- [TASK DETAILS]:
In the records that follow, locate every line with "origin" and extract it.

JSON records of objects
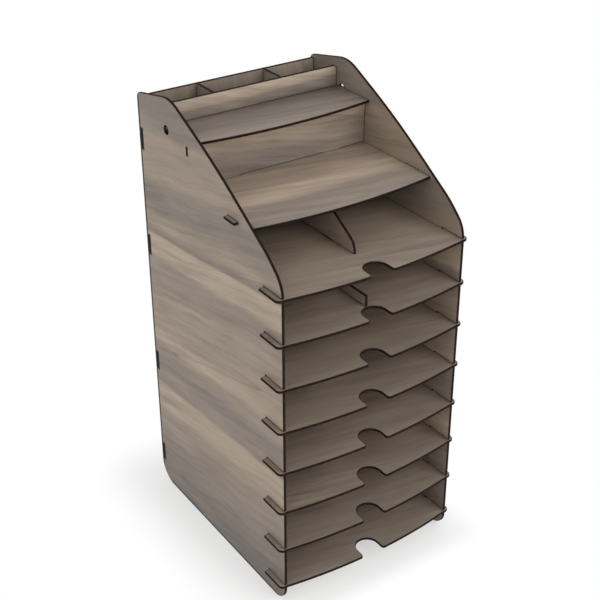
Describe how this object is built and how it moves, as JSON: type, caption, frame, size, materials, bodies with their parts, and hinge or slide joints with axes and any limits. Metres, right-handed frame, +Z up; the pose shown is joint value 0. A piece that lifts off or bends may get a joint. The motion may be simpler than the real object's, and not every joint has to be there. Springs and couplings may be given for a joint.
{
  "type": "desktop paper sorter",
  "caption": "Upright desk sorter of slotted boards: pull-out paper trays, divided bays, a display shelf, a lidded compartment and a pen box along the back.",
  "frame": {"origin": "on the floor, under the centre of the whole width and depth", "axes": "+Z up, +X to the right seen from the front, +Y from the open front to the back panel"},
  "size_m": [0.255, 0.3088, 0.5583],
  "materials": {
    "walnut_laminate": "matt grey-brown walnut print on thin fibreboard, with dark laser-cut edges"
  },
  "bodies": {
    "case": {"left_side_panel": "walnut_laminate", "right_side_panel": "walnut_laminate", "back_panel": "walnut_laminate", "divided_shelf": "walnut_laminate", "top_shelf": "walnut_laminate", "display_shelf": "walnut_laminate", "compartment_front": "walnut_laminate", "pen_box_front": "walnut_laminate", "left_pen_divider": "walnut_laminate", "right_pen_divider": "walnut_laminate", "lower_centre_divider": "walnut_laminate", "upper_centre_divider": "walnut_laminate"},
    "compartment_lid": {"compartment_lid": "walnut_laminate"},
    "tray_1": {"tray_1": "walnut_laminate"},
    "tray_2": {"tray_2": "walnut_laminate"},
    "tray_3": {"tray_3": "walnut_laminate"},
    "tray_4": {"tray_4": "walnut_laminate"},
    "tray_5": {"tray_5": "walnut_laminate"},
    "tray_6": {"tray_6": "walnut_laminate"}
  },
  "joints": [
    {"name": "lid_hinge", "type": "hinge", "parent": "case", "child": "compartment_lid", "pos_m": [0, 0.0875, 0.5205], "axis": [-1, 0, 0], "range_deg": [0, 100]},
    {"name": "tray_1_slide", "type": "slide", "parent": "case", "child": "tray_1", "axis": [0, -1, 0], "range_m": [0, 0.31]},
    {"name": "tray_2_slide", "type": "slide", "parent": "case", "child": "tray_2", "axis": [0, -1, 0], "range_m": [0, 0.31]},
    {"name": "tray_3_slide", "type": "slide", "parent": "case", "child": "tray_3", "axis": [0, -1, 0], "range_m": [0, 0.31]},
    {"name": "tray_4_slide", "type": "slide", "parent": "case", "child": "tray_4", "axis": [0, -1, 0], "range_m": [0, 0.31]},
    {"name": "tray_5_slide", "type": "slide", "parent": "case", "child": "tray_5", "axis": [0, -1, 0], "range_m": [0, 0.31]},
    {"name": "tray_6_slide", "type": "slide", "parent": "case", "child": "tray_6", "axis": [0, -1, 0], "range_m": [0, 0.31]}
  ]
}
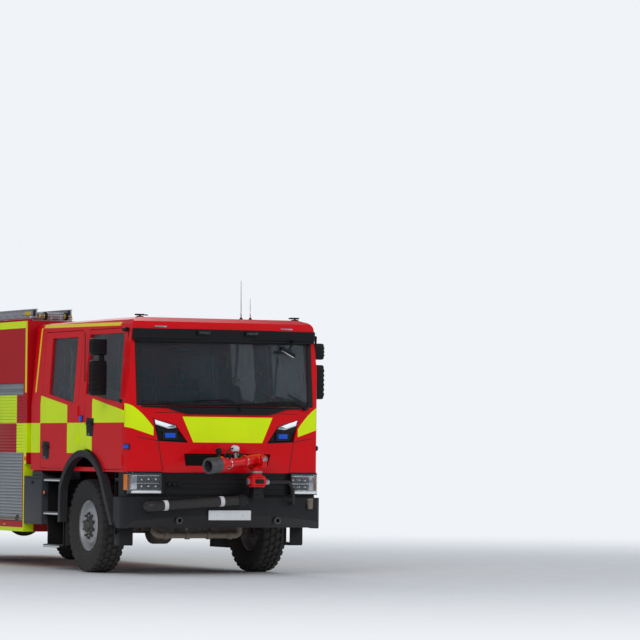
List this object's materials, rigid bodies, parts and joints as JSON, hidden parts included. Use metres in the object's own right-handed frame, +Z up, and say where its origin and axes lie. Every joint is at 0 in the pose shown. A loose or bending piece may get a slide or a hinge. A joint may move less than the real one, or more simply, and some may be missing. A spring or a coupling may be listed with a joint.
{
  "type": "airport fire truck",
  "caption": "Crew-cab airport fire truck on a four-wheel-drive chassis, with a bumper water monitor, hinged doors, steered front wheels and a shuttered equipment body.",
  "frame": {"origin": "on the ground under the middle of the vehicle's overall box", "axes": "+X to the vehicle's left, -Y towards its front, +Z up"},
  "size_m": [2.98, 9.3752, 3.47],
  "materials": {
    "chassis_black": "satin",
    "engine_grey": "rough",
    "bumper_black": "textured",
    "pipe_beige": "satin",
    "lamp_clear": "clear",
    "trim_black": "grained",
    "cab_red": "gloss",
    "glass": "clear",
    "interior_grey": "grained",
    "seat_fabric": "woven",
    "box_grey": "satin",
    "body_red": "gloss",
    "shutter_silver": "anodised",
    "ladder_silver": "mill",
    "monitor_red": "gloss",
    "hose_black": "ribbed",
    "tyre": "tread",
    "rim_silver": "satin"
  },
  "bodies": {
    "truck": {"chassis_frame": "chassis_black", "power_train": "engine_grey", "front_axle": "chassis_black", "front_differential": "chassis_black", "rear_axle": "chassis_black", "front_springs": "chassis_black", "rear_springs": "chassis_black", "front_bumper": "bumper_black", "water_pipe": "pipe_beige", "head_lamps": "lamp_clear", "grille": "trim_black", "cab_shell": "cab_red", "cab_trim": "trim_black", "front_panel": "cab_red", "windscreen": "glass", "dashboard": "interior_grey", "seats": "seat_fabric", "wheel_arches": "trim_black", "entry_steps": "trim_black", "side_boxes": "box_grey", "roof_fittings": "trim_black", "body_shell": "body_red", "roller_shutters": "shutter_silver", "ladder": "ladder_silver", "ladder_gantry": "ladder_silver", "rear_bumper": "bumper_black", "monitor_base": "monitor_red", "bumper_hose": "hose_black", "drain_pipe": "hose_black"},
    "front_door_left": {"door_front_left": "cab_red", "glass_front_left": "glass", "mirror_left": "trim_black"},
    "rear_door_left": {"door_rear_left": "cab_red", "glass_rear_left": "glass"},
    "knuckle_left_body": {"knuckle_left": "chassis_black"},
    "front_wheel_left": {"front_tyre_left": "tyre", "front_rim_left": "rim_silver"},
    "rear_wheels_left": {"rear_tyres_left": "tyre", "rear_rims_left": "rim_silver"},
    "front_door_right": {"door_front_right": "cab_red", "glass_front_right": "glass", "mirror_right": "trim_black"},
    "rear_door_right": {"door_rear_right": "cab_red", "glass_rear_right": "glass"},
    "knuckle_right_body": {"knuckle_right": "chassis_black"},
    "front_wheel_right": {"front_tyre_right": "tyre", "front_rim_right": "rim_silver"},
    "rear_wheels_right": {"rear_tyres_right": "tyre", "rear_rims_right": "rim_silver"},
    "tie_rod_body": {"tie_rod": "chassis_black"},
    "monitor_swivel_body": {"monitor_swivel": "monitor_red"},
    "monitor_barrel_body": {"monitor_barrel": "monitor_red"}
  },
  "joints": [
    {"name": "front_door_left_swing", "type": "hinge", "parent": "truck", "child": "front_door_left", "pos_m": [1.222, -3.89038, 1.95], "axis": [0, 0, -1], "range_deg": [0, 75]},
    {"name": "rear_door_left_swing", "type": "hinge", "parent": "truck", "child": "rear_door_left", "pos_m": [1.222, -2.50538, 1.95], "axis": [0, 0, -1], "range_deg": [0, 75]},
    {"name": "steer_left", "type": "hinge", "parent": "truck", "child": "knuckle_left_body", "pos_m": [0.9, -2.68238, 0.55], "axis": [0, 0, 1], "range_deg": [-35, 35]},
    {"name": "front_wheel_left_spin", "type": "hinge", "parent": "knuckle_left_body", "child": "front_wheel_left", "pos_m": [1.035, -2.68238, 0.55], "axis": [1, 0, 0], "continuous": true},
    {"name": "rear_wheels_left_spin", "type": "hinge", "parent": "truck", "child": "rear_wheels_left", "pos_m": [0.915, 2.41762, 0.55], "axis": [1, 0, 0], "continuous": true},
    {"name": "front_door_right_swing", "type": "hinge", "parent": "truck", "child": "front_door_right", "pos_m": [-1.222, -3.89038, 1.95], "axis": [0, 0, 1], "range_deg": [0, 75]},
    {"name": "rear_door_right_swing", "type": "hinge", "parent": "truck", "child": "rear_door_right", "pos_m": [-1.222, -2.50538, 1.95], "axis": [0, 0, 1], "range_deg": [0, 75]},
    {"name": "steer_right", "type": "hinge", "parent": "truck", "child": "knuckle_right_body", "pos_m": [-0.9, -2.68238, 0.55], "axis": [0, 0, 1], "range_deg": [-35, 35]},
    {"name": "front_wheel_right_spin", "type": "hinge", "parent": "knuckle_right_body", "child": "front_wheel_right", "pos_m": [-1.035, -2.68238, 0.55], "axis": [1, 0, 0], "continuous": true},
    {"name": "rear_wheels_right_spin", "type": "hinge", "parent": "truck", "child": "rear_wheels_right", "pos_m": [-0.915, 2.41762, 0.55], "axis": [1, 0, 0], "continuous": true},
    {"name": "tie_rod_turn", "type": "hinge", "parent": "knuckle_left_body", "child": "tie_rod_body", "pos_m": [0.9, -2.46738, 0.475], "axis": [0, 0, 1], "range_deg": [-36, 36]},
    {"name": "monitor_turn", "type": "hinge", "parent": "truck", "child": "monitor_swivel_body", "pos_m": [0.28, -4.33238, 1.35], "axis": [0, 0, 1], "range_deg": [-15, 155]},
    {"name": "monitor_tilt", "type": "hinge", "parent": "monitor_swivel_body", "child": "monitor_barrel_body", "pos_m": [0.28, -4.33238, 1.35], "axis": [-0.342, 0.9397, 0], "range_deg": [-8, 45]}
  ],
  "couplings": [
    {"joint": "steer_right", "follows": "steer_left", "ratio": 1},
    {"joint": "tie_rod_turn", "follows": "steer_left", "ratio": -1}
  ]
}
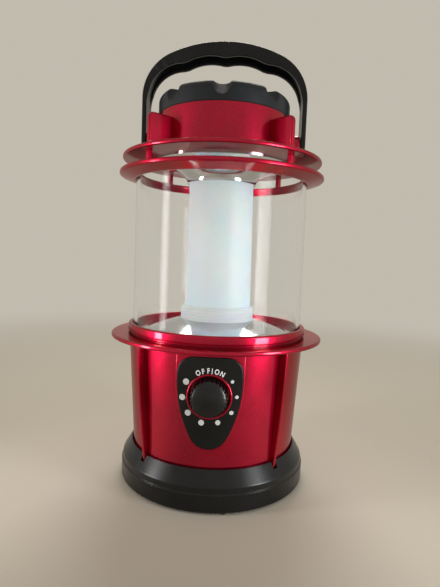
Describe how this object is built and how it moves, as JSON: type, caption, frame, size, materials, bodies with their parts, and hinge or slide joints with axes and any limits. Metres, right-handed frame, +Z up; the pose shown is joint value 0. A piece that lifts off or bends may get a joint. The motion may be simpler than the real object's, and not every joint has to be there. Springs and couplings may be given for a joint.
{
  "type": "camping lantern",
  "caption": "Battery camping lantern: ringed base and top round a clear globe with a frosted light tube, dimmer knob on the front and a swinging carrying handle.",
  "frame": {"origin": "middle of the floor plane under the feet, on the lantern's axis", "axes": "+Z up along the lantern's axis, -Y towards the front with the dimmer knob, +X to the right seen from the front"},
  "size_m": [0.108, 0.108, 0.2192],
  "materials": {
    "black_plastic": "satin moulded black plastic",
    "foot_rubber": "matt black rubber",
    "seal_rubber": "soft black rubber",
    "brass": "plain brass",
    "dark_plastic": "dark grey moulded plastic",
    "spring_steel": "bright drawn steel",
    "zinc_steel": "zinc-plated steel",
    "cell_jacket": "printed plastic jacket over a steel can",
    "red_paint": "metallic red, glossy clear coat",
    "panel_black": "satin black panel with white print",
    "knob_black": "smooth black plastic",
    "board_green": "green solder resist on glass epoxy",
    "coil_copper": "enamelled copper winding",
    "lead_red": "red wire insulation",
    "lead_black": "black wire insulation",
    "aluminium": "machined aluminium",
    "board_white": "white solder resist on an aluminium core",
    "led_yellow": "yellow phosphor under a clear dome",
    "mirror_coat": "vacuum-metallised plastic",
    "frosted_plastic": "frosted bluish-white plastic",
    "clear_globe": "clear polycarbonate",
    "handle_black": "satin moulded black plastic"
  },
  "bodies": {
    "lantern": {"base_shell": "black_plastic", "rubber_feet": "foot_rubber", "contact_disc": "dark_plastic", "contact_springs": "spring_steel", "base_screws": "zinc_steel", "battery_cage": "dark_plastic", "cage_screws": "zinc_steel", "battery_right": "cell_jacket", "battery_rear": "cell_jacket", "battery_left": "cell_jacket", "contact_plates": "brass", "return_strip": "brass", "lower_housing": "red_paint", "control_panel": "panel_black", "dimmer_body": "zinc_steel", "dimmer_washer": "zinc_steel", "dimmer_nut": "zinc_steel", "driver_board": "board_green", "driver_capacitor": "dark_plastic", "driver_coil": "coil_copper", "driver_chip": "dark_plastic", "led_leads": "lead_red", "battery_leads": "lead_black", "heat_sink": "aluminium", "led_board": "board_white", "led_chips": "led_yellow", "led_screws": "zinc_steel", "lower_reflector": "mirror_coat", "tube_ring": "frosted_plastic", "mantle_tube": "frosted_plastic", "globe_gasket": "seal_rubber", "globe_collar": "red_paint", "globe": "clear_globe", "upper_reflector": "mirror_coat", "globe_ring": "red_paint", "top_housing": "red_paint", "top_cap": "black_plastic", "cap_screws": "zinc_steel", "handle_pins": "zinc_steel"},
    "handle": {"handle": "handle_black"},
    "knob": {"dimmer_knob": "knob_black", "dimmer_shaft": "spring_steel"},
    "door": {"battery_door": "black_plastic", "door_seal": "seal_rubber", "door_rivet": "brass"}
  },
  "joints": [
    {"name": "handle_swing", "type": "hinge", "parent": "lantern", "child": "handle", "pos_m": [0, 0, 0.1696], "axis": [1, 0, 0], "range_deg": [-90, 90]},
    {"name": "dimmer_turn", "type": "hinge", "parent": "lantern", "child": "knob", "pos_m": [0, -0.045, 0.0531], "axis": [0, 1, 0], "range_deg": [0, 300]},
    {"name": "door_twist", "type": "hinge", "parent": "lantern", "child": "door", "pos_m": [0, 0, 0.003], "axis": [0, 0, 1], "range_deg": [0, 40]}
  ]
}
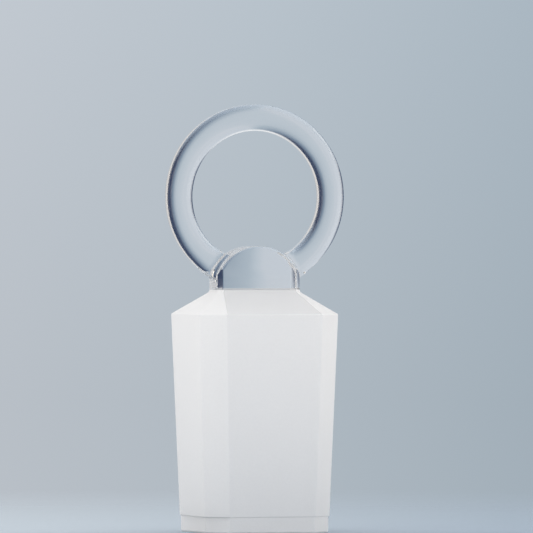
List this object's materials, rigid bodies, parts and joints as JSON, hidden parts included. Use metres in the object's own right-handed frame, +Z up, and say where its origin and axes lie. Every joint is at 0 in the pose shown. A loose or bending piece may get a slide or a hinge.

- [REPLY]:
  "frame": {"origin": "on the floor, under the centre of the whole width and depth", "axes": "+Z up, +X to the right seen from the front, +Y from the open front to the back panel"},
List this object's materials, rigid bodies, parts and joints as JSON, hidden parts included. Use metres in the object's own right-handed frame, +Z up, and say where its origin and axes lie. Every joint is at 0 in the pose shown. A loose or bending piece may get a slide or a hinge. A joint may move less than the real one, or more simply, and some may be missing. A spring or a coupling may be listed with a joint.
  "frame": {"origin": "on the ground under the middle of the vehicle's overall box", "axes": "+X to the vehicle's left, -Y towards its front, +Z up"},
  "frame": {"origin": "middle of the floor plane under the feet, on the lantern's axis", "axes": "+Z up along the lantern's axis, -Y towards the front with the dimmer knob, +X to the right seen from the front"},
List this object's materials, rigid bodies, parts and joints as JSON, hidden parts included. Use metres in the object's own right-handed frame, +Z up, and say where its origin and axes lie. Every joint is at 0 in the pose shown. A loose or bending piece may get a slide or a hinge.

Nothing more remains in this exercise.